--- Start ---
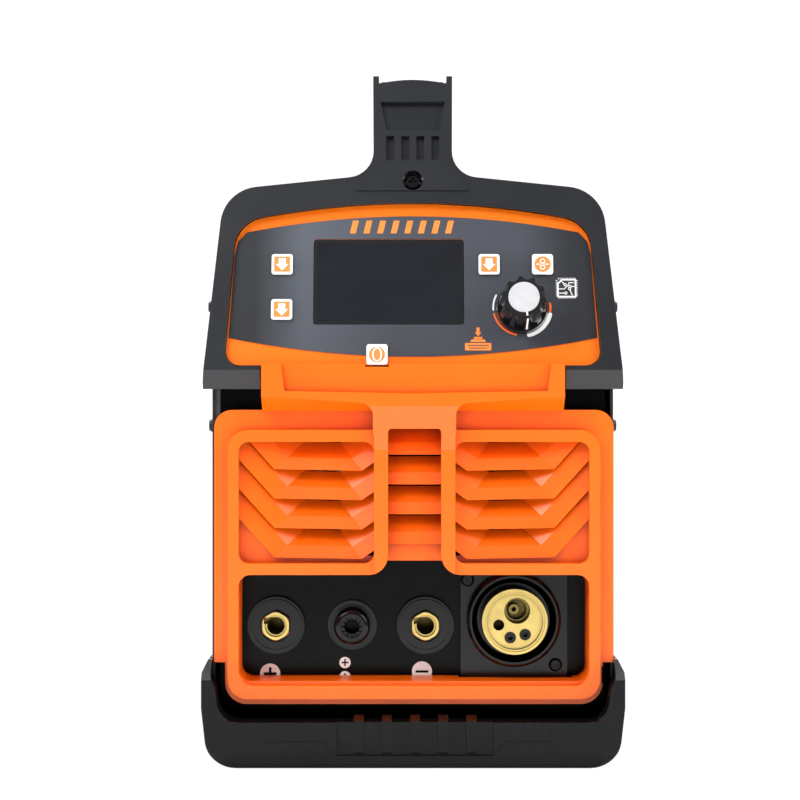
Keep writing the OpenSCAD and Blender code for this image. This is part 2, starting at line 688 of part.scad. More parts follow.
// Barrel of length len centred at y, with a leaf between two heights on the case side
module knuckle(y, len, z0, z1) {
    y_cyl(1.8, y - len / 2, y + len / 2, hinge_x, hinge_z);
    block([hinge_x - 0.6, y - len / 2, min(z0, hinge_z)], [hinge_x + 0.2, y + len / 2, max(z1, hinge_z)]);
}
module door_hinges() {
    color("#8f9194") for (y = hinge_y) {
        difference() {
            for (s = [-1, 1]) knuckle(y + s * 20.3, 20, 14, 22);
            y_cyl(0.95, y - 40, y + 40, hinge_x, hinge_z);
        }
        y_cyl(0.9, y - 32, y + 32, hinge_x, hinge_z);
        for (s = [-1, 1]) y_cyl(1.6, y + s * 31.5 - 0.8, y + s * 31.5 + 0.8, hinge_x, hinge_z);
    }
}
module latch_frame(y) {
    translate([cover_hw - 6.6, y, door_z1 - 3]) rotate([0, -atan(7.4 / 80), 0]) children();
}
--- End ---
> Problem details
Your task is to reproduce the whole listing exactly.

> The solution
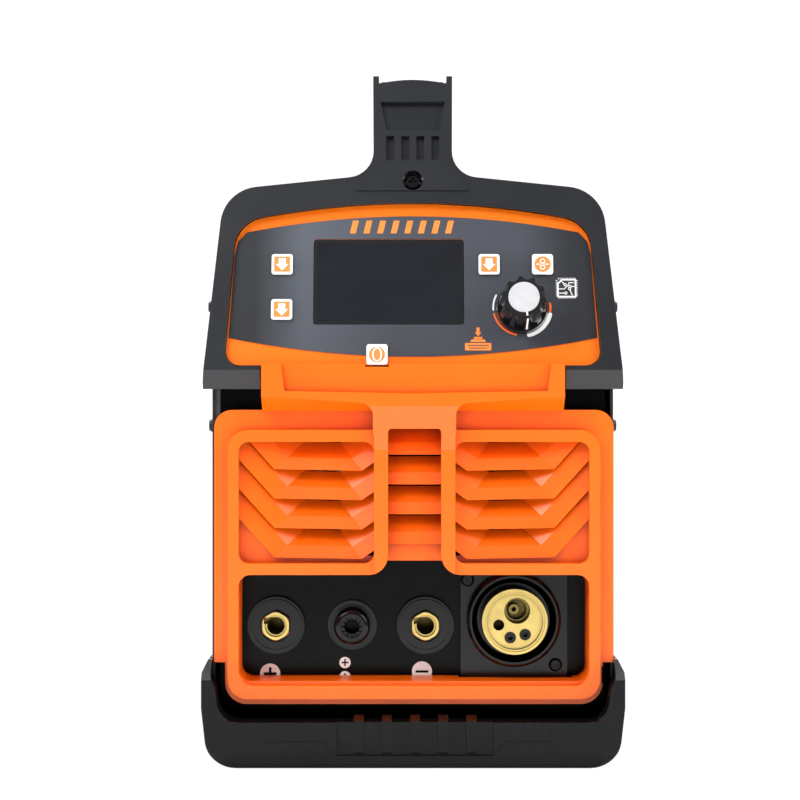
Keep writing the OpenSCAD and Blender code for this image. This is part 2, starting at line 688 of part.scad. More parts follow.
// Barrel of length len centred at y, with a leaf between two heights on the case side
module knuckle(y, len, z0, z1) {
    y_cyl(1.8, y - len / 2, y + len / 2, hinge_x, hinge_z);
    block([hinge_x - 0.6, y - len / 2, min(z0, hinge_z)], [hinge_x + 0.2, y + len / 2, max(z1, hinge_z)]);
}
module door_hinges() {
    color("#8f9194") for (y = hinge_y) {
        difference() {
            for (s = [-1, 1]) knuckle(y + s * 20.3, 20, 14, 22);
            y_cyl(0.95, y - 40, y + 40, hinge_x, hinge_z);
        }
        y_cyl(0.9, y - 32, y + 32, hinge_x, hinge_z);
        for (s = [-1, 1]) y_cyl(1.6, y + s * 31.5 - 0.8, y + s * 31.5 + 0.8, hinge_x, hinge_z);
    }
}
module latch_frame(y) {
    translate([cover_hw - 6.6, y, door_z1 - 3]) rotate([0, -atan(7.4 / 80), 0]) children();
}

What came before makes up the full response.